Woods: It wasn't a must eagle, but it was an important hole. At Augusta you have to take advantage of the par-5s.
After a good drive Woods smokes a three-wood to within 10 feet.
Laird: It was definitely the most electric crowd I've ever seen. When [Woods] holed the eagle putt on 8, it was probably the loudest I've heard a crowd. The explosion of noise was unbelievable.
Ogilvy: You know what was really cool? Across the course you could hear when they posted the eagle on the leader boards. Down by 11, over at 13, then 15. One roar after another. Not for a golf shot but for the changing of the leader board.
McIlroy is all too aware of the cheers, and their meaning.
McIlroy: A big mistake I made was thinking too much about what everybody else was doing instead of concentrating on myself. In situations like that you can't let your mind wander.
When McIlroy makes a sloppy bogey from the middle of the 5th fairway, Woods is tied for the lead of the 75th Masters. He maintains his share by pouring in a 25-footer to save par on the 9th hole. Woods shoots a front-nine 31, one off the tournament record.
Ogilvy: There was a feeling of disbelief in the air. Everyone was thinking exactly the same thing: We are witnessing the greatest comeback in golf history.

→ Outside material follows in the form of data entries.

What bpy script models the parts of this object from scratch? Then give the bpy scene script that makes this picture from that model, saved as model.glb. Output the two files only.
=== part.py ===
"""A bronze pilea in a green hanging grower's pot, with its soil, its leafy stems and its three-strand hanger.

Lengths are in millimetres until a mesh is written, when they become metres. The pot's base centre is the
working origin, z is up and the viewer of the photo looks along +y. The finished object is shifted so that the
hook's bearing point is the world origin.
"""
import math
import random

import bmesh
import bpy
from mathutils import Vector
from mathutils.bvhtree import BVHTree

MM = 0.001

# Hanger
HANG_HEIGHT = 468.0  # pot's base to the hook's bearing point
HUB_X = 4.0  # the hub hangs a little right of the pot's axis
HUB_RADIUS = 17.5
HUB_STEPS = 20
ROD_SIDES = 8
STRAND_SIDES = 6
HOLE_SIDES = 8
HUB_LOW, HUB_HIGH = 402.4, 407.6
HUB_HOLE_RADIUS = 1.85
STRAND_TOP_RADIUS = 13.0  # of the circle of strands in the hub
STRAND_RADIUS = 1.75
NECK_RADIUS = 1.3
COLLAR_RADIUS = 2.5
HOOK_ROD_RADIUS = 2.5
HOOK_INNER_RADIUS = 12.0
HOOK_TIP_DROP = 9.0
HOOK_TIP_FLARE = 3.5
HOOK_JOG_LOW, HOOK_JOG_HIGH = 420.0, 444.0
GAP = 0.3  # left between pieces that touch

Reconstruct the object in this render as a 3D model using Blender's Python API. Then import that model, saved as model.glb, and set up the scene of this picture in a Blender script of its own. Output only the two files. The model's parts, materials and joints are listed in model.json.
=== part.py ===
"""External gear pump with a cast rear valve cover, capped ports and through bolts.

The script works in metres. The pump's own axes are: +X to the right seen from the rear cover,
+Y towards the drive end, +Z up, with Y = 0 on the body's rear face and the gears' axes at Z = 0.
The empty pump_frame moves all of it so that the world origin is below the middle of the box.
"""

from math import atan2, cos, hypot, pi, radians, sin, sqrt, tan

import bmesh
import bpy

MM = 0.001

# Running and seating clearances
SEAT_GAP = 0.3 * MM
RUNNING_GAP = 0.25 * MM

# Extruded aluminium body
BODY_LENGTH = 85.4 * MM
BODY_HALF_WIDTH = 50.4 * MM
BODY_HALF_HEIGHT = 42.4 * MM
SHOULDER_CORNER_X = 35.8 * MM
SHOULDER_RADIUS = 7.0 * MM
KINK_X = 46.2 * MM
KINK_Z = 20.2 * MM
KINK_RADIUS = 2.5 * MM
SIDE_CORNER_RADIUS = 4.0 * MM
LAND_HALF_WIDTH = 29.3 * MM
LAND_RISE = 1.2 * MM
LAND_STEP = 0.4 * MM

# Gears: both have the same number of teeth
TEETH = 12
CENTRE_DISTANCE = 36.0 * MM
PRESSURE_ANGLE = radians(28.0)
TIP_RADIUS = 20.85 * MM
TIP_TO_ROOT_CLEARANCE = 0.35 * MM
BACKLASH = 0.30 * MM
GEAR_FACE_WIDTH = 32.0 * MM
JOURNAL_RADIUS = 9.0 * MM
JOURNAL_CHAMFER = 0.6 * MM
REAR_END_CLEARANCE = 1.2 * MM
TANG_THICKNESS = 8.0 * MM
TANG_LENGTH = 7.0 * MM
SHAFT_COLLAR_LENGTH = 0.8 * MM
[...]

Laird: Walking from 9 green to 10 tee, there's 30 or 40 yards of a little narrow corridor through the crowd. I've never seen people go so mad at a golf tournament. It was insane.
On the 7th hole McIlroy makes a 15-footer for his first (and last) birdie of the day, regaining sole possession of the lead. But he misses an opportunity at 8; after his second shot takes an unlucky bounce right of the green, he chunks a chip and settles for a disappointing par.